First of all, getting page rank, and traffic (the two are not synonymous) takes time. Anyone offering to get it for you in 24 hours, is either lying, or is doing something underhanded that could get your site in serious trouble. Take a page from the old drug war, and "Just Say No".

Search engines prefer domains that have been active for a while, and, they prefer sites that have been active for a while, even if they are small sites, containing minimal information, as long as there are a couple of hundred words with good solid information. If the information is important in the least, it will be indexed. Domains and websites are like fine wines, they get better with age.

It is possible to get to the top of a particular keyword or phrase in a short time, even without page rank. One usually leads to the other. They are symbiotic. This will however, probably not happen with your main keywords, unless, you are in a small niche. One way to do this is to go local. If you have a pizza shop in "Big City" U.S.A., you may want to narrow it down a bit, by narrowing the parameters. Use your part of the city, "South Big City U.S.A.", or "South East Big City U.S.A.", or your street, "Hungry Street, South East Big City U.S.A." Sure, you will be in a smaller pond, but you will be a bigger fish. If you offer the only "mango, pineapple, coconut pizza" in town, use that to help identify the niche. Make your keywords work for your locale, and specialties.

I have one site, that I built soon after the registration by this method that zoomed immediately to the top of a couple of search terms, only to be put into supplemental results a short time afterward. After a quick analysis, I realized that I had used too many keywords (something you should avoid). The horror stories came flooding into my mind, "darkness, weeping and gnashing of teeth"! In actuality, after correcting the problem, it only took a few days to get out, and almost back to number 1 again. This leads me to wonder whether the horror stories I hear, may, in some cases, be a result of deliberate manipulation.

That makes me think of another thing. Is it always bad to have a site in the supplemental? Honestly, no! I know that theory will run afoul of all the other webmasters in the world, but because the categories don't always have an exact spot where you fit, it is better to have even supplemental listings than none at all!

Even if you are not the worlds foremost expert on your subject, your views deserve to be heard, even if they are still developing. That is how we hash things out as human beings. Learn to write about your niche. This will give you content for your site, and articles to publish in venues like blogs and ezines. The duplicate content issue, is not as much of an issue as most people think. Google guidelines suggest, that if you use an article being published elsewhere, that you always include the link back to the original, and that this will avoid that problem. Some th

ings need to be heard in more than one quarter, an article on landscaping can be useful in a landscaping category or a homeowner site, and search engines seem to understand this, and make appropriate adjustments.

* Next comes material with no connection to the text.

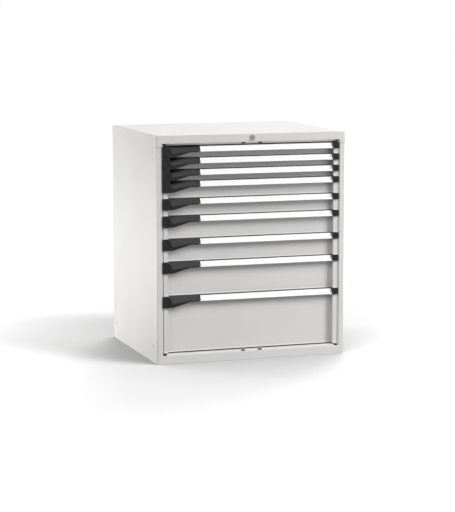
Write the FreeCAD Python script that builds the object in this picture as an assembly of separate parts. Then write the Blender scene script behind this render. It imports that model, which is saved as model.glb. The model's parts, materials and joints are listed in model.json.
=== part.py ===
import FreeCAD, Part

import math
import os

from FreeCAD import Vector

# A free-standing drawer cabinet: a sheet-steel housing, nine drawers on telescopic slides, and one
# central lock. Millimetres. X runs to the right, Y to the back and Z up. The origin lies on the floor
# under the middle of the housing.

# Housing
width = 870.0
depth = 725.0
height = 1000.0
sheet = 1.5
lid_skirt = 50.0
lid_overhang = 1.0
lid_gap = 1.5
lid_fit = 0.3
lid_edge_radius = 3.0
corner_radius = 2.5
upright_face = 21.6
bevel = 8.5
bevel_return = 10.0
opening_margin_top = 35.0
opening_margin_bottom = 37.0
back_flange = 18.0
neck_overlap = 8.0
neck_front_inset = 24.0
neck_back_inset = 3.0
floor_height = 28.0
base_foot_lip = 26.0

# Openings in the housing
frame_hole_width = 17.5
frame_hole_height = 6.5
frame_hole_middle = 39.0
side_slot_width = 5.0
side_slot_height = 18.0
side_slot_inset = 60.0
side_slot_rise = 73.0
side_slot_drop = 24.0
side_hole_diameter = 8.0
side_hole_inset = 82.0
side_hole_height = 22.5

# Drawer stack: nominal front heights from the top down. One more drawer fills the height that is left.
upper_fronts = [50.0, 50.0, 50.0, 75.0, 75.0, 100.0, 100.0, 150.0]
stack_gap = 0.5
stack_top_gap = 4.5
stack_bottom_gap = 2.0

# Drawer front and tray
front_side_gap = 0.9
front_strip_width = 19.5
front_strip_setback = 3.0
front_recess = 28.0
front_sheet = 1.2
front_lower_gap = 1.5
front_upper_gap = 3.0
front_lip_height = 4.5
front_lip_reach = 3.0
front_box_depth = 24.0
tray_width_margin = 105.0
tray_depth_margin = 113.0
tray_sheet = 1.2
tray_floor_rise = 6.5
tray_wall_drop = 8.0
tray_hem = 3.0
tray_hem_height = 7.0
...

This leads me to another thing that I think should be looked at. The search engines are trying to make information available to people. At least that should be the goal. That being the case, it would seem logical that if web sites are designed for people as well, the search engines would like them. Pages filled with lots of good content, should automatically place better. Perhaps we should stop trying to think like spyders, and start thinking like people!

The more involved I become with my websites, the more I realize that building a good website is exactly like building any other quality product. Build it with the needs of the user in mind, and promote it to the people who need it.

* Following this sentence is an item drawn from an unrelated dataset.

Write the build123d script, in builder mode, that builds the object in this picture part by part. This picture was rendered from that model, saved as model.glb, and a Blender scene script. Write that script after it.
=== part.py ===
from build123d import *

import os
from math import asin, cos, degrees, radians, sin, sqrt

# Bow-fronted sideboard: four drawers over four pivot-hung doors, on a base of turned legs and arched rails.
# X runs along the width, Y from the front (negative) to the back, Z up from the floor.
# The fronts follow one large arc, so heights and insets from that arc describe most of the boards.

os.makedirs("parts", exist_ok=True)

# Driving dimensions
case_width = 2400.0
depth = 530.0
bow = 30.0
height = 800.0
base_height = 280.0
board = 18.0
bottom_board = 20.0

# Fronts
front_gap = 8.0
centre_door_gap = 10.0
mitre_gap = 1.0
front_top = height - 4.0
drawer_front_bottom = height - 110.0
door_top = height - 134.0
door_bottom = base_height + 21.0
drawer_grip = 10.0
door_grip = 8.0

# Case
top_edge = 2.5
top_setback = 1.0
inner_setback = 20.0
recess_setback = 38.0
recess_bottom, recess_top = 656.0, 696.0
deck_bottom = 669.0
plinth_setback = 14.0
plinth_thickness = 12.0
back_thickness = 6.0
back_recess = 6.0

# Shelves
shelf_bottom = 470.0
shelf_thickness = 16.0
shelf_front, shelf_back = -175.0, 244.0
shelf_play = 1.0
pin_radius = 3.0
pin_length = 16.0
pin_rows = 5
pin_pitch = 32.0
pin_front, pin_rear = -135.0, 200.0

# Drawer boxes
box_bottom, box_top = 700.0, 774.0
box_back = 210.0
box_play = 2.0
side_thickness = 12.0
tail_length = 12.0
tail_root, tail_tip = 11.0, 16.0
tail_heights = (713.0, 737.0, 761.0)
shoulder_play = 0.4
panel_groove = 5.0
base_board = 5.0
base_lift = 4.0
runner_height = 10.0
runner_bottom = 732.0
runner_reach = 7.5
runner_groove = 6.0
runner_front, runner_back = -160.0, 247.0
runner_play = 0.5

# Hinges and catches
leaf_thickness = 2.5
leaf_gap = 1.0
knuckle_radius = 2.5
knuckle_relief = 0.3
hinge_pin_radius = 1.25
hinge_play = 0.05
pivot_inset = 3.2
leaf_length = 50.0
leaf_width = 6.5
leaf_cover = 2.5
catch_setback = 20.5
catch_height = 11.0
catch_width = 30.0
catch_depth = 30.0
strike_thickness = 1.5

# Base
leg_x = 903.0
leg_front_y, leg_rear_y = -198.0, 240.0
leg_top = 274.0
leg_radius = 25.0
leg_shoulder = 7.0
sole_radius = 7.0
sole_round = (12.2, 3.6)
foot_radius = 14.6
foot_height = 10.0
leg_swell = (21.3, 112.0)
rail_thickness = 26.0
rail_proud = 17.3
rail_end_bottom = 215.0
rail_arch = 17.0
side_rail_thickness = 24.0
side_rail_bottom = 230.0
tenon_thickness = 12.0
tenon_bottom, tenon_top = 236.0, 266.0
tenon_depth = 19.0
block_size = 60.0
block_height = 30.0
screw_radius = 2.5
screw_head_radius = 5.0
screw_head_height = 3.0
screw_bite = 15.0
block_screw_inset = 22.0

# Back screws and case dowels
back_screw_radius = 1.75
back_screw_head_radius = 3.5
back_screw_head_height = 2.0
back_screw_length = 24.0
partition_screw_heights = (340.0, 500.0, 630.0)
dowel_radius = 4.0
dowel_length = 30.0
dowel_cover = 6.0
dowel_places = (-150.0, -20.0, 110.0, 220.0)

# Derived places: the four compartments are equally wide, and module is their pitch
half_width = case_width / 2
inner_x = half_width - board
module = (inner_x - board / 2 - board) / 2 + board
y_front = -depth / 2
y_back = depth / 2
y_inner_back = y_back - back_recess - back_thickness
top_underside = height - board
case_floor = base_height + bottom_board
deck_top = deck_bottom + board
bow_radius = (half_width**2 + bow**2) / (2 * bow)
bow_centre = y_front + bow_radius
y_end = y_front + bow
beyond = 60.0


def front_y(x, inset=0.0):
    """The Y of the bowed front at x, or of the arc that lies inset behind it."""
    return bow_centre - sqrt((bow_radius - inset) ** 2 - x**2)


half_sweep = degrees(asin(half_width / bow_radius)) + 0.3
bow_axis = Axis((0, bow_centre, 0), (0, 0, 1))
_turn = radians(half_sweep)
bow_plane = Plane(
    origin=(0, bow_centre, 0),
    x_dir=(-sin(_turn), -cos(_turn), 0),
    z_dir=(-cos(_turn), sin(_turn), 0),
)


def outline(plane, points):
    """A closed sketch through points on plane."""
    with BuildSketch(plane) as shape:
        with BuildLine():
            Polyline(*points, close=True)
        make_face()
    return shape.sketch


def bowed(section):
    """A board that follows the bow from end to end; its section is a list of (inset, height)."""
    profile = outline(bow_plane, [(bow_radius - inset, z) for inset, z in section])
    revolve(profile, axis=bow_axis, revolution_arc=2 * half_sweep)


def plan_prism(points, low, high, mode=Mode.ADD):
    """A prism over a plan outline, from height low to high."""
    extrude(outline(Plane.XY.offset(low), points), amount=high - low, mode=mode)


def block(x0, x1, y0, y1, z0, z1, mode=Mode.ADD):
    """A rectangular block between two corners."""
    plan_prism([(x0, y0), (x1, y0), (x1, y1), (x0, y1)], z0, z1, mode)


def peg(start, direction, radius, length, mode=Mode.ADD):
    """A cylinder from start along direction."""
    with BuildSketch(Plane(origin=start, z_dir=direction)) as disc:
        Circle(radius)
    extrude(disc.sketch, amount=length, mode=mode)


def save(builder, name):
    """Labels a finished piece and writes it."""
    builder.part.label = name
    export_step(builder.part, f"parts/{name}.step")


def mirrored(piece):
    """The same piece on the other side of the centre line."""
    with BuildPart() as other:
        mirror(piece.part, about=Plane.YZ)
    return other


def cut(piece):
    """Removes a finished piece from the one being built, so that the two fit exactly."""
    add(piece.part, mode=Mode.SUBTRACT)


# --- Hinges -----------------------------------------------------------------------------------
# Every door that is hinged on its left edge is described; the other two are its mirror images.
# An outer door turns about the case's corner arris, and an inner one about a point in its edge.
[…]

8 things that work for me: 1. Get your domain registered yesterday! A mature domain is a better domain.

2. Build a few decent web pages, with some decent content. This is relatively easy to do. Most popular sites, are so low on content, that they can barely be called "Web Pages".

3. Link from one page to another, search engines seem to like internal links.

4. Link to at least one, but only one or two, good informative sites on your subject. A site with no links basically goes nowhere. It might be an oasis in the dessert, but people will die of thirst before thy find it.

5. Make sure your keywords, are ones that will get the sight searched.

6. Submit your site to a few search engines. You don't have to submit it to all of them. Once it is indexed by a few, the big boys will find it pretty quickly.

7. Write about your area of expertise, and publish it on your site, and in ezines. This is one of my favorite methods of SEO. No matter what your area of expertise, there is a group of people out there looking for information about it. To me this is about the most important function of the Internet, the sharing of information, from every angle, from every stage of knowledge. Sometimes the new kid has some great ideas that we can all learn from.

8. Make sure your site is what users need, not what you think search engines want. The user is who you want visiting your site. Search engines don't buy products and services.

The main thing, is to get started. Even if you don't have a hundred pages of content, even if you cannot come up with all the best keywords, even if you have to host your site on free hosting.

Yes, I said free hosting! I know it is looked down upon by some, but it works. I have a fairly large number of sites with page rank up to 3, that are on free hosting, building traffic, building page rank, building longevity, and building value. Some are building traffic with no page rank, some are building page rank, with little traffic When they reach a certain point, I either purchase appropriate hosting, or host them on a subdomain of another site, even if I just forward them using a 301 redirect, and yes, they do continue to build, and it is always better to be moving forward and upward, than to be standing still, or lying dead!